Cape Cod Crusaders finished the season as national champions for the second time, beating Chicago Fire Reserves 2-0 in the PDL Championship game. New Orleans Shell Shockers finished with the best regular season record in the league, winning 16 out of their 18 games, suffering just 2 losses, and finishing with a +35 goal difference. 

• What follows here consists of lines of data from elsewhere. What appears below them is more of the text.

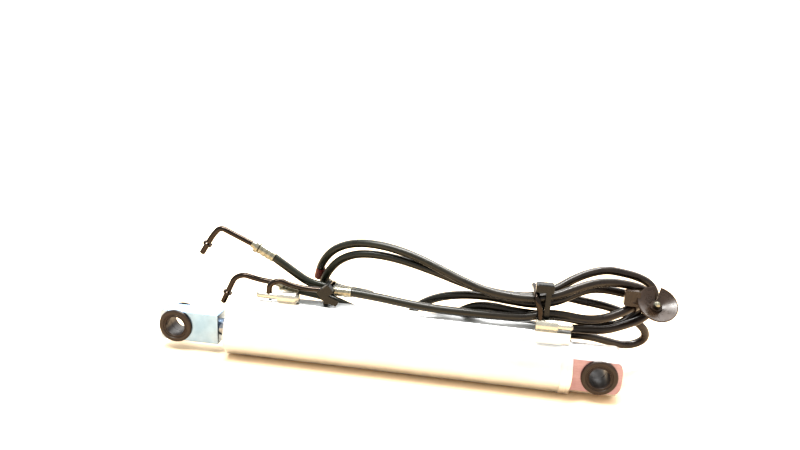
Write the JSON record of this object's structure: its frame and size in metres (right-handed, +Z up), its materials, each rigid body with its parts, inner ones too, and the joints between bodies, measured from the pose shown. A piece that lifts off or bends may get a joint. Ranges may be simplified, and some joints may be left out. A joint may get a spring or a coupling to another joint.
{
  "type": "hydraulic_cylinder",
  "caption": "Slim double-acting hydraulic linear actuator, aluminium barrel with a port spine, plastic-bushed eyes at both ends and two bundled hose lines with bent steel ends",
  "frame": {"origin": "centre of the cap-end eye bore", "axes": "+X along the barrel from the rod eye to the cap eye, +Y along both eye bores away from the port side, +Z up through the spine"},
  "size_m": [0.3625, 0.0763, 0.0937],
  "materials": {
    "barrel_aluminium": "satin drawn and clear anodised",
    "cap_aluminium": "milled satin",
    "zinc_steel": "zinc plated, blue passivated",
    "chrome_rod": "hard chromed and polished",
    "dark_steel": "dark nickel plated tube",
    "port_steel": "plated, slightly yellow",
    "ferrule_steel": "plated and crimped",
    "bush_plastic": "moulded, slightly glossy",
    "tie_plastic": "moulded nylon",
    "clip_plastic": "moulded, satin gloss",
    "hose_rubber": "extruded cover, semi matte",
    "seal_rubber": "moulded",
    "marker_red": "shrunk sleeve"
  },
  "bodies": {
    "cylinder": {"barrel": "barrel_aluminium", "head_gland": "cap_aluminium", "end_cap": "cap_aluminium", "cap_collar": "cap_aluminium", "gland_retaining_ring": "dark_steel", "rod_wiper": "seal_rubber", "rod_seal": "seal_rubber", "gland_o_ring": "seal_rubber", "cap_o_ring": "seal_rubber", "cap_bush_front": "bush_plastic", "cap_bush_rear": "bush_plastic", "port_boss_head": "port_steel", "port_boss_cap": "port_steel", "port_stub_head": "port_steel", "port_stub_cap": "port_steel", "port_tube_head": "dark_steel", "port_tube_cap": "dark_steel", "ferrule_hose_a": "ferrule_steel", "ferrule_hose_b": "ferrule_steel", "ferrule_line_1": "ferrule_steel", "ferrule_line_2": "ferrule_steel", "hose_a": "hose_rubber", "hose_b": "hose_rubber", "line_end_1": "dark_steel", "line_end_2": "dark_steel", "cable_tie_left": "tie_plastic", "cable_tie_right": "tie_plastic", "marker_sleeve": "marker_red", "clip_saddle": "clip_plastic", "clip_dish": "clip_plastic", "clip_pin": "ferrule_steel"},
    "piston": {"piston": "cap_aluminium", "piston_seal": "seal_rubber", "piston_wear_ring": "bush_plastic"},
    "rod": {"piston_rod": "chrome_rod", "piston_nut": "zinc_steel", "rod_eye_block": "zinc_steel", "rod_bush_front": "bush_plastic", "rod_bush_rear": "bush_plastic"}
  },
  "joints": [
    {"name": "rod_slide", "type": "slide", "parent": "cylinder", "child": "piston", "axis": [-1, 0, 0], "range_m": [0, 0.17]},
    {"name": "rod_swivel", "type": "hinge", "parent": "piston", "child": "rod", "pos_m": [-0.0445, 0, 0], "axis": [1, 0, 0], "continuous": true}
  ]
}
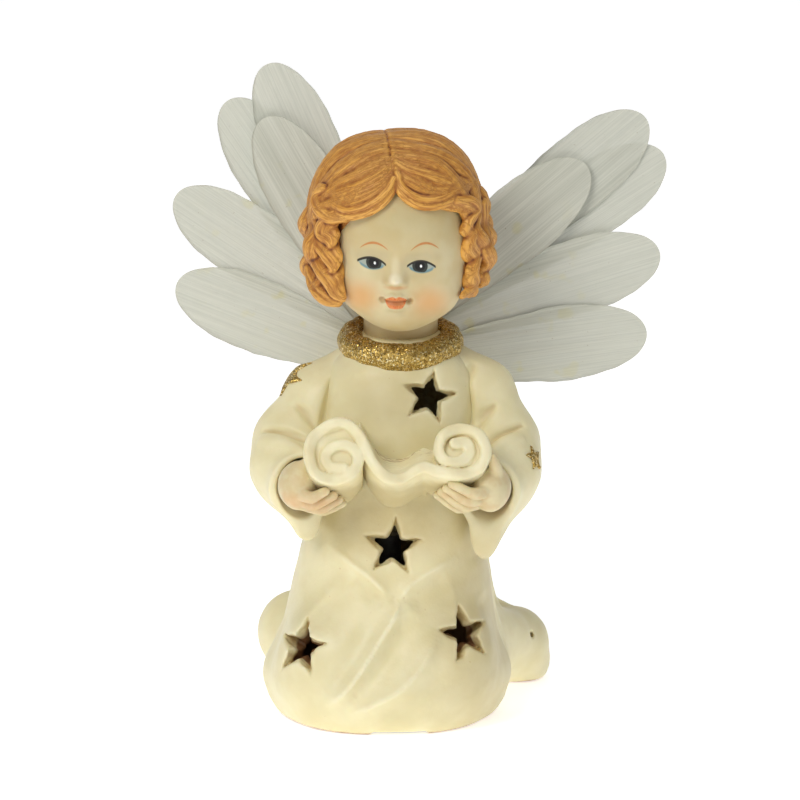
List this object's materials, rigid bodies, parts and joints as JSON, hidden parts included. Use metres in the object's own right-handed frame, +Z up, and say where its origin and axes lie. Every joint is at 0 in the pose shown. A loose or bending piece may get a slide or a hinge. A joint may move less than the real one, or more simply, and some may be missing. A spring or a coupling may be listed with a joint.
{
  "type": "angel figurine",
  "caption": "Kneeling winged figurine of hollow cast resin holding an open scroll, with star-shaped cut-outs and a battery light inside.",
  "frame": {"origin": "on the resting plane, at the middle of the robe's base", "axes": "+Z up, the figure faces -Y, its left arm and left wing are on the +X side"},
  "size_m": [0.1229, 0.0782, 0.1563],
  "materials": {
    "cream_resin": "ivory paint on cast resin, satin, faint brown wash in the creases",
    "painted_skin": "pale skin paint, satin, soft orange blush",
    "painted_hair": "orange-brown paint with a darker wash in the grooves, satin",
    "gold_glitter": "coarse gold glitter set in lacquer",
    "petal_film": "translucent white film with fine lengthwise streaks",
    "yellow_glue": "yellowed clear glue, glossy",
    "black_plastic": "moulded black plastic",
    "cell_steel": "nickel-plated steel",
    "contact_metal": "tinned spring strip",
    "board": "green circuit board",
    "clear_lamp": "milky clear plastic"
  },
  "bodies": {
    "figurine": {"robe_shell": "cream_resin", "left_sleeve": "cream_resin", "right_sleeve": "cream_resin", "scroll": "cream_resin", "head": "painted_skin", "left_hand": "painted_skin", "right_hand": "painted_skin", "hair": "painted_hair", "collar": "gold_glitter", "right_shoulder_star": "gold_glitter", "left_sleeve_star": "gold_glitter", "left_wing_petal_1": "petal_film", "left_wing_petal_2": "petal_film", "left_wing_petal_3": "petal_film", "left_wing_petal_4": "petal_film", "left_wing_petal_5": "petal_film", "right_wing_petal_1": "petal_film", "right_wing_petal_2": "petal_film", "right_wing_petal_3": "petal_film", "right_wing_petal_4": "petal_film", "right_wing_petal_5": "petal_film", "left_wing_glue": "yellow_glue", "right_wing_glue": "yellow_glue", "base_plate": "black_plastic", "lamp_housing": "black_plastic", "switch_body": "black_plastic", "battery_1": "cell_steel", "battery_2": "cell_steel", "battery_3": "cell_steel", "upper_contact": "contact_metal", "led_leg_1": "contact_metal", "led_leg_2": "contact_metal", "circuit_board": "board", "led_stem": "clear_lamp", "led_lens": "clear_lamp"},
    "battery_door": {"battery_door": "black_plastic", "lower_contact": "contact_metal"},
    "switch_knob": {"switch_knob": "black_plastic"}
  },
  "joints": [
    {"name": "door_twist", "type": "hinge", "parent": "figurine", "child": "battery_door", "pos_m": [-0.0015, -0.004, 0.0016], "axis": [0, 0, -1], "range_deg": [0, 30]},
    {"name": "switch_slide", "type": "slide", "parent": "figurine", "child": "switch_knob", "axis": [1, 0, 0], "range_m": [0, 0.002]}
  ]
}
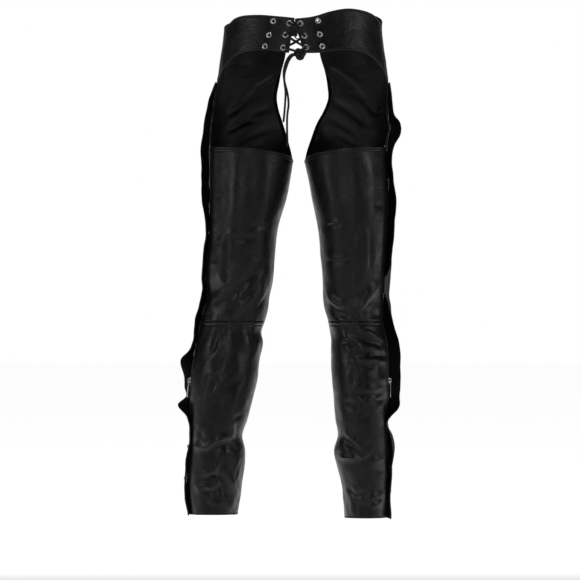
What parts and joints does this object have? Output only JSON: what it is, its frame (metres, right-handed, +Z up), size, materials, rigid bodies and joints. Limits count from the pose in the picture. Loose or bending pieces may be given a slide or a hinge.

Cape Cod Crusaders striker Joseph Ngwenya and Vermont Voltage forward Bo Vuckovic were the league's top scorers, each knocking in 17 goals. Des Moines Menace midfielders Tomas Boltnar and Joseph Kabwe and Nashville Metros Ben Buerger led the league with 10 assists each, while Indiana Invaders keeper Christopher Sawyer enjoyed the best goalkeeping statistics, with a goals-against average of 0.287 per game, and Richmond Kickers Future keeper kept 7 clean sheets and had a GAA average of 0.568 in his 12 games.

Changes from 2002

New franchises 
Thirteen teams joined the league this year, including twelve brand new franchises:

Folding 
Ten teams left the league prior to the beginning of the season:
Central Coast Roadrunners - San Luis Obispo, California
Chicago Eagles Select - Chicago, Illinois
Chico Rooks - Chico, California (left to join the newly formed National Premier Soccer League)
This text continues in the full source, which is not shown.